<<<<
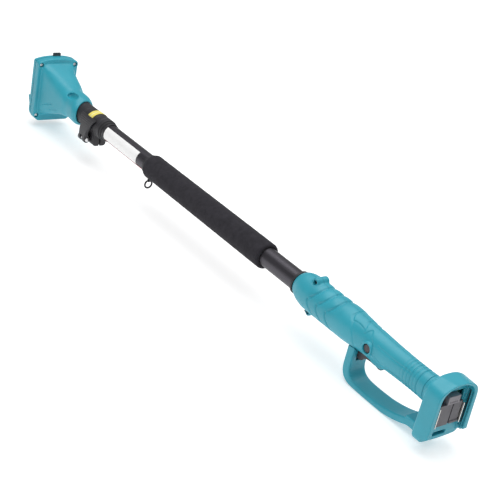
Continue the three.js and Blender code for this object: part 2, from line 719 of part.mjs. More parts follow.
// ---- head -----------------------------------------------------------------------------------------------
function flangeOutline() {
  const half = FLANGE_HALF_WIDTH;
  const shape = new THREE.Shape();
  shape.moveTo(-half, -44);
  shape.quadraticCurveTo(-half, -50, -half + 3.5, -55);
  shape.quadraticCurveTo(-half + 8, FLANGE_BOTTOM, -half + 14, FLANGE_BOTTOM);
  shape.lineTo(half - 14, FLANGE_BOTTOM);
  shape.quadraticCurveTo(half - 8, FLANGE_BOTTOM, half - 3.5, -55);
  shape.quadraticCurveTo(half, -50, half, -44);
  shape.lineTo(half, FLANGE_CORNER_TOP - 5);
  shape.quadraticCurveTo(half, FLANGE_CORNER_TOP, half - 6, FLANGE_CORNER_TOP + 1);
  shape.quadraticCurveTo(half / 2, FLANGE_TOP, 0, FLANGE_TOP);
  shape.quadraticCurveTo(-half / 2, FLANGE_TOP, -half + 6, FLANGE_CORNER_TOP + 1);
  shape.quadraticCurveTo(-half, FLANGE_CORNER_TOP, -half, FLANGE_CORNER_TOP - 5);
  return shape;
}

const headScrewPlaces = SCREW_Z.flatMap((z) => [[-SCREW_Y, z], [SCREW_Y, z]]);

function headShell() {
  const flange = alongX(flangeOutline(), [FLANGE_SEAM_X, FLANGE_REAR_X], { bevel: 1.6, segments: 6 });
  const skin = joined(loft(HEAD_STATIONS, 0, 32), flange);
  const hollowStations = HEAD_STATIONS.slice(3).map((station) => [...station]);
  hollowStations[hollowStations.length - 1][0] = FLANGE_SEAM_X - 1;
  hollowStations[0][0] = -1024;
  const socketBore = rodX(INNER_R + GAP, [-1060, -1000], { sides: 24 });
  const socket = cut(rodX(19, [-1058, -1010], { sides: 20 }), socketBore);
  const hollow = loft(hollowStations, HEAD_WALL, 20);
  const rimHollow = box([FLANGE_SEAM_X - 1, -1132], [-33, 33], [-55, 56]);
  const bore = rodX(INNER_R + GAP, [-1053, NECK_X + 1], { sides: 24 });
  const holes = headScrewPlaces.flatMap(([y, z]) => [
    rodX(4.4, [FLANGE_REAR_X - 5, -1110], { y, z, sides: 14 }),
    rodX(2.2, [FLANGE_SEAM_X - 1, -1120], { y, z, sides: 8 }),
  ]);
  const thumbHollow = new THREE.SphereGeometry(1, 14, 8);
  const tilt = THREE.MathUtils.degToRad(31);
  thumbHollow.scale(16, 8.5, 4.5).rotateX(tilt);
  thumbHollow.translate(-1031, -31 * Math.sin(tilt), 31 * Math.cos(tilt));
  const shell = joined(cut(skin, hollow, rimHollow, ...holes), socket);
  const body = cut(shell, bore, solid(thumbHollow));
  return node('head_shell', body, material(TEAL, 0.45, 0));
}

function headFrontPlate() {
  const plate = alongX(flangeOutline(), [FLANGE_FRONT_X, FLANGE_SEAM_X - GAP], { bevel: 1, segments: 6 });
  const lug = (side) => {
    const fin = polygon([[FLANGE_FRONT_X - 9, -19], [FLANGE_FRONT_X + 1, -17], [FLANGE_FRONT_X + 1, -41]]);
    return alongY(fin, side < 0 ? [-41.5, -38.5] : [38.5, 41.5]);
  };
  const screwPilots = headScrewPlaces.map(([y, z]) => rodX(2.2, [-1149, -1140], { y, z, sides: 8 }));
  const tabSlot = box([TAB_X[0] - GAP, TAB_X[1] + GAP], [TAB_Y[0] - GAP, TAB_Y[1] + GAP], [40, 80]);
  const hookWindow = box([-1152, TAB_X[0]], [-1.4, 9.4], [44.6, 56.4]);
  const body = cut(joined(plate, lug(-1), lug(1)), ...screwPilots, tabSlot, hookWindow);
  return node('head_front_plate', body, material(TEAL, 0.45, 0));
}

// The tool side: a block shaped like a slide-on battery, with rails and two contact slots.
function toolAdapter() {
  const front = ADAPTER_FRONT_X;
  const back = FLANGE_FRONT_X - GAP;
  const outline = polygon([[-28, -48], [28, -48], [28, 34], [20, 43], [-20, 43], [-28, 34]]);
  const block = alongX(outline, [front, back], { bevel: 1 });
  const rails = [[-30, -25], [25, 30]].map((y) => box([-1159, -1154], y, [-60, 60]));
  const slot = (y) => box([front - 1, -1153], [y - 1.6, y + 1.6], [-8, 30]);
  const body = cut(block, ...rails, slot(-17), slot(17), box([front - 1, -1158], [-9, 9], [4, 30]));
  const contact = (y) => box([-1163, -1153.3], [y - 1.2, y + 1.2], [-4, 26]);
  return [
    node('tool_adapter', body, material(BLACK_PLASTIC, 0.5, 0)),
    node('adapter_contact_left', contact(-17), material(STEEL, 0.3, 1)),
    node('adapter_contact_right', contact(17), material(STEEL, 0.3, 1)),
  ];
}

function headScrews() {
  const names = ['top_left', 'top_right', 'bottom_left', 'bottom_right'];
  return headScrewPlaces.map(([y, z], i) => {
    const seat = FLANGE_REAR_X - 5;
    const head = rodX(3.9, [seat + GAP, seat + 3.4], { y, z, sides: 14 });
    const shank = rodX(1.8, [-1147, seat + 1], { y, z, sides: 8 });
    const slot = box([seat + 2.2, seat + 5], [y - 0.6, y + 0.6], [z - 5, z + 5]);
    return node(`head_screw_${names[i]}`, cut(joined(head, shank), slot), material(STEEL, 0.25, 1));
  });
}

function latchTab() {
  const middle = (TAB_Y[0] + TAB_Y[1]) / 2;
  const plate = box(TAB_X, TAB_Y, TAB_Z);
  const hook = alongY(
    polygon([[-1154, 50.6], [-1149.5 + 1, 49.4], [-1148, 49.4], [-1148, 55.4], [-1149, 55.4]]),
    [middle - 4, middle + 4],
  );
  const x = (TAB_X[0] + TAB_X[1]) / 2;
  const at = [x, middle, 40.8];
  const spring = coil({ at, axis: 'z', length: 4.4, radius: 0.9, wire: 0.25, turns: 3 });
  return [
    node('latch_tab', joined(plate, hook), material(BLACK_PLASTIC, 0.5, 0)),
    node('latch_spring', spring, material(STEEL, 0.3, 1)),
  ];
}

function neckSleeve() {
  const front = NECK_X + GAP;
  const rear = COLLAR_X[0] - GAP;
  const body = turned([
    [front, INNER_R + GAP],
    [front, 20.2],
    [rear - 1.2, 20.2],
    [rear, 19.2],
    [rear, INNER_R + GAP],
  ]);
  return node('neck_sleeve', body, material(BLACK_PLASTIC, 0.65, 0));
}

// ---- assembly ---------------------------------------------------------------------------------------------
const pole = new THREE.Group();
pole.add(
  ...tubes(),
  lead(),
  foamGrip(),
  ...strapHanger(),
  tubeLabel(),
  ...handleShells(),
  handGuard(),
  batteryHousing(),
  ...terminals(),
  ...triggerGroup(),
  ...lockOff(),
  clampCollar(),
  clampLever(),
  ...clampHardware(),
  collarLabel(),
  headShell(),
  headFrontPlate(),
  ...toolAdapter(),
  ...headScrews(),
  ...latchTab(),
  neckSleeve(),
);
pole.position.set(-ADAPTER_FRONT_X / 2, 0, -GUARD_BOTTOM);

const model = new THREE.Group();
model.add(pole);
model.updateMatrixWorld(true);

export default model;
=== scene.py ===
"""Looks for the telescopic battery pole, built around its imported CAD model.

Shapes are laid out in millimetres in the pole frame: x = 0 at the rear rim of the battery housing,
y = z = 0 on the tubes' axis, +X towards the rear. to_row() moves them to the row frame.
"""
import json
import math

import bmesh
import bpy
import numpy as np
import openvdb
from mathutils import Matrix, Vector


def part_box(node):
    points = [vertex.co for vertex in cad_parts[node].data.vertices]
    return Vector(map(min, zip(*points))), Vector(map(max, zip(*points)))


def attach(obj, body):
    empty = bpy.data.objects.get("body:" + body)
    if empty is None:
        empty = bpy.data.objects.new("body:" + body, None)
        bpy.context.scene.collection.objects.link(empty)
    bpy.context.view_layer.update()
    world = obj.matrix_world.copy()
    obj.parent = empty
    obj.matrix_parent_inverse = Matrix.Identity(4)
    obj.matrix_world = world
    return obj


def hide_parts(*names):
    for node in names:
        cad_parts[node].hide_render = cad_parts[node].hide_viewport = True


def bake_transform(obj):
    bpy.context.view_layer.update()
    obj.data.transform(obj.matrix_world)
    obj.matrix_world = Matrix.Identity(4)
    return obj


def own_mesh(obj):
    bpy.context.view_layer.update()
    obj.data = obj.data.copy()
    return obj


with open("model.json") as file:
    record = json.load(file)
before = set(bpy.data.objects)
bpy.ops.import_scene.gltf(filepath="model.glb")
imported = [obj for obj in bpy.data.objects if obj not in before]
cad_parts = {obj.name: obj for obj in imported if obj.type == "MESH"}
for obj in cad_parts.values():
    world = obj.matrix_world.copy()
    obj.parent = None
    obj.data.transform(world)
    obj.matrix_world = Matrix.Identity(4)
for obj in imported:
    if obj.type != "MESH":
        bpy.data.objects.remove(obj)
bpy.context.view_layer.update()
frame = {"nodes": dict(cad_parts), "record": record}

MM = 0.001
tube_low, tube_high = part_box("outer_tube")
housing_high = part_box("battery_housing")[1]
ORIGIN = np.array([housing_high.x, 0.0, (tube_low.z + tube_high.z) / 2])

# Sizes that several pieces share, in millimetres.
GAP = 0.3
TUBE_RADIUS = 16
TUBE_FRONT = -962
TUBE_REAR = -212
SLEEVE_BORE = TUBE_RADIUS + GAP  # what fits round the outer tube
CHANNEL = 14.4  # the inner tube's way through collar, neck sleeve and head
PIN_RADIUS = 2


def to_row(points):
    """Pole frame, in millimetres, to row frame, in metres."""
    return np.asarray(points, float) * MM + ORIGIN


# ---- camera, light and floor ----
CAMERA_AT = (1.3087, -1.0448, 0.8306)
CAMERA_TURN = (63.699, -11.0, 53.985)
CAMERA_LENS = 80.2
SKY_COLOUR = (0.985, 0.99, 1.0, 1)
SKY_STRENGTH = 0.34
# Soft lights: name, place, the point that it faces, size in metres, power in watts.
LIGHTS = (
    ("key", (0.1, 0.1, 2.4), (0, 0, 0), (3.6, 3.0), 78),
    ("fill", (1.4, -2.0, 1.3), (0, 0, 0), (1.6, 1.6), 5),
    ("rim", (-1.6, 1.2, 1.3), (-0.2, 0, 0), (0.6, 1.8), 24),
)
FLOOR_REACH = 30
FLOOR_TONES = (0.74, 0.77)
FLOOR_GLOW = 0.46


def add_camera():
    camera = bpy.data.objects.new("camera", bpy.data.cameras.new("camera"))
    bpy.context.scene.collection.objects.link(camera)
    camera.location = CAMERA_AT
    camera.rotation_euler = [math.radians(a) for a in CAMERA_TURN]
    camera.data.lens = CAMERA_LENS
    camera.data.clip_start = 0.02
    bpy.context.scene.camera = camera


def add_area_light(name, at, look_at, size, power):
    light = bpy.data.objects.new(name, bpy.data.lights.new(name, "AREA"))
    bpy.context.scene.collection.objects.link(light)
    light.data.shape = "RECTANGLE"
    light.data.size, light.data.size_y = size
    light.data.energy = power
    light.location = at
    direction = np.array(look_at) - np.array(at)
    yaw = math.atan2(direction[0], -direction[1])
    pitch = math.atan2(math.hypot(direction[0], direction[1]), -direction[2])
    light.rotation_euler = (pitch, 0, yaw)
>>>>
Request
Each line from the top of the material above through the line with "const headScrewPlaces = SCREW_Z.flatMap((z)" must be echoed exactly, and no other line.

Task solution
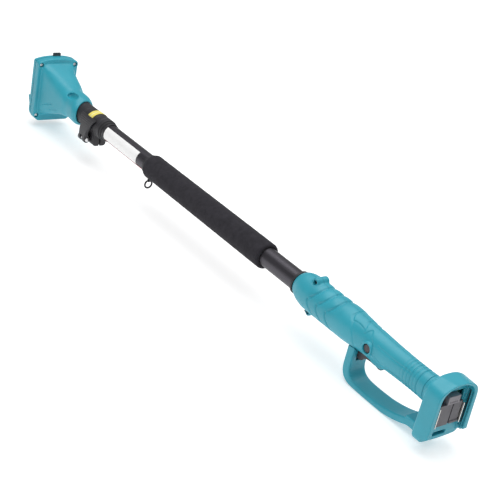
Continue the three.js and Blender code for this object: part 2, from line 719 of part.mjs. More parts follow.
// ---- head -----------------------------------------------------------------------------------------------
function flangeOutline() {
  const half = FLANGE_HALF_WIDTH;
  const shape = new THREE.Shape();
  shape.moveTo(-half, -44);
  shape.quadraticCurveTo(-half, -50, -half + 3.5, -55);
  shape.quadraticCurveTo(-half + 8, FLANGE_BOTTOM, -half + 14, FLANGE_BOTTOM);
  shape.lineTo(half - 14, FLANGE_BOTTOM);
  shape.quadraticCurveTo(half - 8, FLANGE_BOTTOM, half - 3.5, -55);
  shape.quadraticCurveTo(half, -50, half, -44);
  shape.lineTo(half, FLANGE_CORNER_TOP - 5);
  shape.quadraticCurveTo(half, FLANGE_CORNER_TOP, half - 6, FLANGE_CORNER_TOP + 1);
  shape.quadraticCurveTo(half / 2, FLANGE_TOP, 0, FLANGE_TOP);
  shape.quadraticCurveTo(-half / 2, FLANGE_TOP, -half + 6, FLANGE_CORNER_TOP + 1);
  shape.quadraticCurveTo(-half, FLANGE_CORNER_TOP, -half, FLANGE_CORNER_TOP - 5);
  return shape;
}

const headScrewPlaces = SCREW_Z.flatMap((z) => [[-SCREW_Y, z], [SCREW_Y, z]]);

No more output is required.